"It is better to prepare and prevent than to repair and repent."
This timeless quote encapsulates the essence of Chaos Engineering—a proactive approach to ensuring system reliability in today’s complex IT landscapes.
Headlines like "Service Unavailable" or "Website Not Responding" have become all too familiar. These incidents reflect the growing unpredictability of modern distributed systems. With rising complexity, systems are more prone to unforeseen disruptions, often leading to significant downtime, financial losses, and damaged customer trust.
The solution? Chaos Engineering—a systematic approach to uncovering and addressing vulnerabilities before they become critical failures.
Chaos Engineering is the practice of deliberately introducing failures into a system to identify weaknesses and ensure it can withstand unexpected disruptions. Unlike traditional testing, which focuses on predefined scenarios, Chaos Engineering emphasizes testing in real-world, unpredictable conditions.
In simple terms, while Software Engineering builds capabilities, Chaos Engineering ensures those capabilities don’t crumble under pressure.
The rise of microservices architecture and cloud-native systems has transformed how applications are built and deployed. These innovations come with increased complexity and interdependencies, making it challenging to predict system behavior under stress.
The Cost of Downtime
A single outage can cost millions of dollars in lost revenue.
It can also erode customer trust, which is harder to rebuild.
The Challenge of Distributed Systems
Failures are rarely isolated; they cascade, compounding the problem.
Debugging these failures often takes hours, further exacerbating downtime.
Chaos Engineering helps organizations:
Uncover vulnerabilities.
Build systems that are resilient to real-world failures.
Avoid costly downtime and maintain customer trust.
Chaos Engineering involves intentionally introducing failures into a system and observing its behavior. The process typically includes the following steps:
Set a Baseline
Define what “normal” looks like for your system under optimal conditions.
Create a Hypothesis
Predict how the system should behave during specific disruptions, such as traffic spikes or server failures.
Run Experiments
Simulate real-world failures like server outages or latency spikes.
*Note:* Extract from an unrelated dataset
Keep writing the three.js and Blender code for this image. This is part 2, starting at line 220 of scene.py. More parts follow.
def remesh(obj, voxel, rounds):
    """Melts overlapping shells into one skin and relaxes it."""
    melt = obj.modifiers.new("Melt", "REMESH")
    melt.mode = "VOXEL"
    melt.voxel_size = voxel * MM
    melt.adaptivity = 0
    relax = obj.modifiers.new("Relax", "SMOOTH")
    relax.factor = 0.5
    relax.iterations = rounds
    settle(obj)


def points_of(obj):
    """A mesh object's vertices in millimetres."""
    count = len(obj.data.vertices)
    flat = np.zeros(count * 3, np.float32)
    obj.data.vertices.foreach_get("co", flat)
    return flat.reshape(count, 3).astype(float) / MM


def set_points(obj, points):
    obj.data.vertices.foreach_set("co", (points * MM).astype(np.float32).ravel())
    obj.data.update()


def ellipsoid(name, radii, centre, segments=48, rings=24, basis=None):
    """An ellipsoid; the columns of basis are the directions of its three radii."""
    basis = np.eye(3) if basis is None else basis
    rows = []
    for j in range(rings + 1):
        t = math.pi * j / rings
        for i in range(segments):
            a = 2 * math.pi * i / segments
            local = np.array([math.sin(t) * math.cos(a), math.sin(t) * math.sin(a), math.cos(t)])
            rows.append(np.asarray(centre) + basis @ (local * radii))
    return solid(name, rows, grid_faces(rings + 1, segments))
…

Analyze the system’s response to these disruptions.
Evaluate Results
Identify weaknesses, determine areas for improvement, and implement fixes to strengthen system resilience.
Chaos Engineering is built on the understanding that distributed systems are susceptible to several fallacies:
The network is reliable.
There is zero latency.
Bandwidth is infinite.
The network is secure.
Topology never changes.
There is only one admin.
Transport cost is zero.
The network is homogeneous.
These assumptions, often untrue in real-world conditions, highlight the need for Chaos Engineering to proactively address system vulnerabilities.
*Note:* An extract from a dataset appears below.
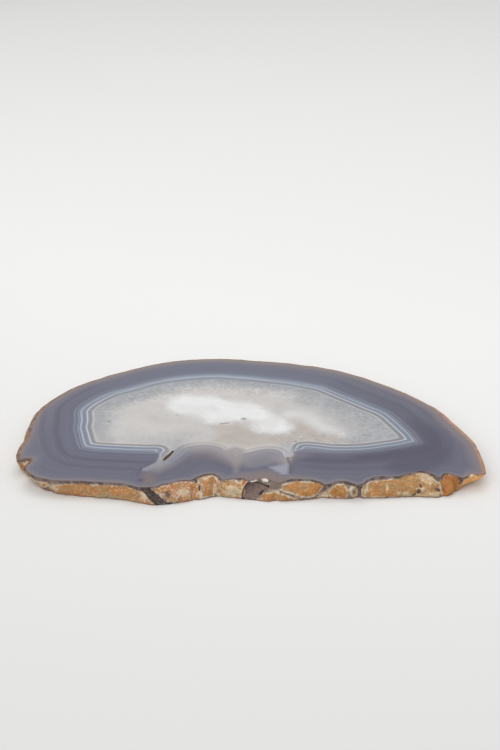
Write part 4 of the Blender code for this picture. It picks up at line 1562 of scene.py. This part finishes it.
def rind_material(colours, effects):
    """The rough rind: orange lumps with cream borders in a dark skin, holes darkened with painted shade, and
    grains.
    """
    board = Paint("Rough rind", effects=effects)
    board.tones = tones_of(colours, upright)
    mineral = board.group(effects["mineral"], **RIND_GRAIN)
    level = board.make("ShaderNodeSeparateXYZ", {0: board.place}, "Z")
    ragged = board.swing(*RIND_RAGGED)
    colour = rind_lumps(board, ragged, mineral["Cloud"])
    colour = rind_grains(board, colour)
    colour = board.cover(colour, "stain", board.number("stain") + ragged, -0.1, 0.6, 0.7)
    # The crease between the lobes gets painted shade
    colour = board.cover(colour, "valley", board.number("valley"), 0.0, 1.0, 0.55)
    colour = board.cover(colour, "foot", level + ragged, *FOOT_HEIGHTS, 0.8)
    width = board.number("skin_mm") + board.fade(board.number("body"), -0.9, -0.2, 0.5, 0.0)
    skin = board.fade(board.number("below_rim") - (width + board.swing(*SKIN_WAVER)), 0.4, -0.25)
    colour = board.mix(skin, colour, board.cover("dark_skin", "between", mineral["Cloud"], 0.4, 0.62))
    colour = board.cover(colour, "smoke", board.number("slope") + ragged, -0.5, 0.6)
    # Holes and crevices get painted shade over the rind's colour
    colour = rind_holes(board, colour, board.number("hole") + ragged)
    colour = board.cover(colour, "chip", board.number("chip") + ragged, 0.0, 0.3)
    relief = mineral["Grain"] + mineral["Cloud"] * 0.6
    return board.coat({
        "Base Color": colour, "Roughness": board.fade(mineral["Grain"], 0.3, 0.7, *RIND_ROUGHNESS),
        "Normal": board.bump(relief, *RIND_BUMP), "Specular IOR Level": RIND_SPECULAR})


def rind_lumps(board, ragged, cloud):
    """Orange lumps with pale borders, and the greyish rind between them."""
    heat = board.number("lump_heat")
    patches = board.swing(1.3, roughness=0.6)
    hot = heat + patches * 2.2 + board.swing(*HOT_CLOUDS, shift=HEAT_SHIFT)
    core = board.cover("ochre", "orange", hot, *WARM_HEAT)
    core = board.cover(core, "ember", hot, *EMBER_HEAT)
    speckle = board.noise(0.8, 3.0, 0.6, SPECKLE_SHIFT)
    calm = board.fade(heat, 0.2, 1.1, 1.0, 0.35)
    core = board.mix(calm * board.fade(speckle, 0.54, 0.66, 0.0, 0.5), core, "cream")
    core = board.mix(calm * board.fade(speckle, 0.44, 0.34, 0.0, 0.5), core, "stain")
    gaps = board.cover("between", "cream", speckle, 0.5, 0.64, 0.8)
    border = board.cover("cream", "pale_border", cloud, 0.4, 0.6)
    border = board.cover(border, "orange", patches, 0.02, 0.16, 0.7)
    colour = board.cover(gaps, border, board.number("body") + ragged, -0.2, 0.1)
    heart = board.number("core") + ragged + board.swing(*HEART_WAVER)
    colour = board.cover(colour, core, heart, -0.15, 0.1)
    pale = board.number("cream") + patches * 3.0
    colour = board.cover(colour, "cream", pale, 0.0, 0.6, 0.85)
    colour = board.cover(colour, "pale_border", pale, 0.6, 1.1, 0.6)
    # Painted light: the tip's rind is painted brighter, where its downward slope lies in shade
    colour = board.cover(colour, "tip", board.number("tip") + patches, 0.0, 0.4, 0.85)
    fine = board.swing(*RIND_FINE_SHADE, detail=2.0, roughness=0.6)
    blots = board.swing(*RIND_BLOTS, detail=2.0, roughness=0.6, shift=BLOT_SHIFT)
    return board.scaled(colour, fine + blots + 1)


def rind_grains(board, colour):
    """Red and white grains strewn over the rind."""
    for tone, size, shift, low, high, most in GRAIN_LOOKS:
        shown = board.fade(board.noise(size, shift=shift), low, high, 0.0, most)
        colour = board.mix(shown * board.number("grains"), colour, tone)
    return colour


def rind_holes(board, colour, hollow):
    """Holes and crevices painted dark as painted shade, painted shadow where deepest, with ridges and rubble.
    """
    ridges = (board.noise_along(hollow, RIDGE_STEP) - 0.5) * RIDGE_CONTRAST
    dark = board.number("darkness") + (ridges + board.swing(*HOLE_RUBBLE, roughness=0.6))
    pit = board.cover("ridge", "hole", dark, 0.1, 0.8)
    pit = board.cover(pit, "hole_shadow", dark, 0.8, 1.3)
    return board.cover(colour, pit, hollow, -0.05, 0.3)


def floor_material(grey):
    """The pale floor, very slightly uneven in tone, under a painted pool of light that fades out."""
    board = Paint("Pale floor", 1.0)
    tone = board.fade(board.noise(FLOOR_PATCH_SIZE), 0.3, 0.7, grey, grey * FLOOR_UNEVEN)
    ends = {0: board.place, 1: FLOOR_LIGHT_POOL}
    away = board.make("ShaderNodeVectorMath", ends, "Value", operation="DISTANCE")
    # Painted light: the floor's tone falls off with distance from one place behind the stone
    tone = tone * board.fade(away, *FLOOR_LIGHT_FALLOFF, 1.0, FLOOR_LIGHT_FALLOFF_TO)
    return board.coat({"Base Color": board.scaled(FLOOR_TINT, tone), "Roughness": FLOOR_ROUGHNESS,
                       "Specular IOR Level": FLOOR_SPECULAR})


def add_object(name, data):
    """Puts an object into the scene."""
    thing = bpy.data.objects.new(name, data)
    bpy.context.scene.collection.objects.link(thing)
    return thing


class AGATE_OT_make_stone(bpy.types.Operator):
    """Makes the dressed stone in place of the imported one"""
    bl_idname = "agate.make_stone"
    bl_label = "Make the stone"
    bl_options = {"REGISTER", "UNDO"}

    def execute(self, context):
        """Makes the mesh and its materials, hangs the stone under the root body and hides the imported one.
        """
        scene = context.scene
        mesh = make_stone(scene.agate_sizes)
        effects = {"line": thin_line_group(), "mineral": mineral_group()}
        mesh.materials.append(polished_material(scene.agate_colours, effects))
        mesh.materials.append(rind_material(scene.agate_rind, effects))
        stone = add_object("agate_stone", mesh)
        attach(stone, "root")
        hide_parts("agate_slice")
        return {"FINISHED"}


class AGATE_OT_make_stage(bpy.types.Operator):
    """Makes the floor, the soft light and the camera"""
    bl_idname = "agate.make_stage"
    bl_label = "Make the stage"
    bl_options = {"REGISTER", "UNDO"}

    def execute(self, context):
        """Makes the stage's objects and sets the scene's camera and world."""
        scene = context.scene
        look = scene.agate_stage
        half = look.floor_width / 2
        mesh = bpy.data.meshes.new("floor")
        corners = ((-half, -half), (half, -half), (half, half), (-half, half))
        mesh.from_pydata([(x, y, -FLOOR_GAP) for x, y in corners], [], [(0, 1, 2, 3)])
        mesh.materials.append(floor_material(look.floor_grey))
        add_object("floor", mesh)
        world = bpy.data.worlds.new("Room")
        world.use_nodes = True
        back = world.node_tree.nodes["Background"]
        back.inputs["Color"].default_value = (1.0, 1.0, 1.0, 1.0)
        back.inputs["Strength"].default_value = look.sky
        scene.world = world
        for name, place, width in LAMPS:
            lamp = bpy.data.lights.new(name, "AREA")
            lamp.shape = "DISK"
            lamp.size = width
            lamp.energy = getattr(look, name)
            holder = add_object(name, lamp)
            holder.location = place
            way = Vector(LAMP_AIM) - holder.location
            holder.rotation_euler = way.to_track_quat("-Z", "Y").to_euler()
        camera = bpy.data.cameras.new("view")
        camera.lens = CAMERA_LENS
        camera.sensor_width = CAMERA_SENSOR
        eye = add_object("view", camera)
        eye.location = CAMERA_PLACE
        eye.rotation_euler = CAMERA_TURN
        scene.camera = eye
        scene.view_settings.view_transform = "Standard"
        return {"FINISHED"}


class AGATE_PT_panel(bpy.types.Panel):
    """Lists the stone's settings and the buttons that make it"""
    bl_idname = "AGATE_PT_panel"
    bl_label = "Agate slice"
    bl_space_type = "VIEW_3D"
    bl_region_type = "UI"
    bl_category = "Agate slice"

    def draw(self, context):
        """Lays out the settings group by group, and the buttons below them."""
        scene = context.scene
        for title, group in (("Mesh", scene.agate_sizes), ("Agate", scene.agate_colours),
                             ("Rind", scene.agate_rind), ("Stage", scene.agate_stage)):
            box = self.layout.box()
            box.label(text=title)
            for name in group.__annotations__:
                box.prop(group, name)
        self.layout.operator(AGATE_OT_make_stone.bl_idname)
        self.layout.operator(AGATE_OT_make_stage.bl_idname)


GROUPS = {
    "agate_sizes": StoneSizes,
    "agate_colours": StoneColours,
    "agate_rind": RindColours,
    "agate_stage": StageLook,
}
CLASSES = (*GROUPS.values(), AGATE_OT_make_stone, AGATE_OT_make_stage, AGATE_PT_panel)


def register():
    """Makes the settings, the operators and the panel known to Blender."""
    for kind in CLASSES:
        bpy.utils.register_class(kind)
    for name, kind in GROUPS.items():
        setattr(bpy.types.Scene, name, PointerProperty(type=kind))


def unregister():
    """Takes them away again."""
    for name in GROUPS:
        delattr(bpy.types.Scene, name)
    for kind in reversed(CLASSES):
        bpy.utils.unregister_class(kind)


def main():
    """Makes the stone and the stage."""
    register()
    bpy.ops.agate.make_stone()
    bpy.ops.agate.make_stage()


if __name__ == "__main__":
    main()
Here are some typical scenarios tested during Chaos Engineering experiments:
Simulating Component Failures: Testing how the system handles the failure of critical microservices.
Traffic Spikes: Introducing sudden, high traffic to evaluate performance under load.
Infrastructure Failures: Testing the impact of an entire availability zone (AZ) going offline.
Latency Injection: Deliberately adding delays to network requests.
Memory Exhaustion: Simulating scenarios where system resources like memory are fully utilized.
Chaos Monkey
A tool that randomly disables services in production to test system resilience.
Example: Imagine a monkey wreaking havoc in a data center by unplugging servers. Chaos Monkey mimics this scenario digitally.
Latency Monkey
Introduces network delays to test fault tolerance.
Janitor Monkey
Identifies and cleans up unused resources to ensure efficient cloud operation.
Conformity Monkey
Finds instances that do not adhere to best practices and alerts the responsible team.
Chaos Gorilla
Simulates the failure of an entire availability zone.
Improved System Resilience
By identifying vulnerabilities early, organizations can prevent future outages.
Cost Savings
Reducing production incidents minimizes financial losses.
Enhanced Team Confidence
Teams are better prepared for disaster recovery and crisis management.
Increased Reliability
Chaos experiments ensure that applications can handle real-world disruptions.
Customer Trust
Reliable systems maintain customer confidence and brand reputation.
Implementation Costs
Running chaos experiments at scale can increase operational costs.
Risk of Disruption
Poorly designed experiments can inadvertently impact end users.
Monitoring Gaps
Effective tracking and monitoring are critical but not always straightforward.
In today’s fast-paced digital world, Chaos Engineering is no longer optional—it’s essential. By deliberately testing the limits of distributed systems, organizations can ensure they are prepared for the unexpected.
Adopting Chaos Engineering practices will lead to more resilient systems, happier customers, and a competitive edge in an increasingly complex IT landscape.
Are you ready to embrace chaos and transform your systems?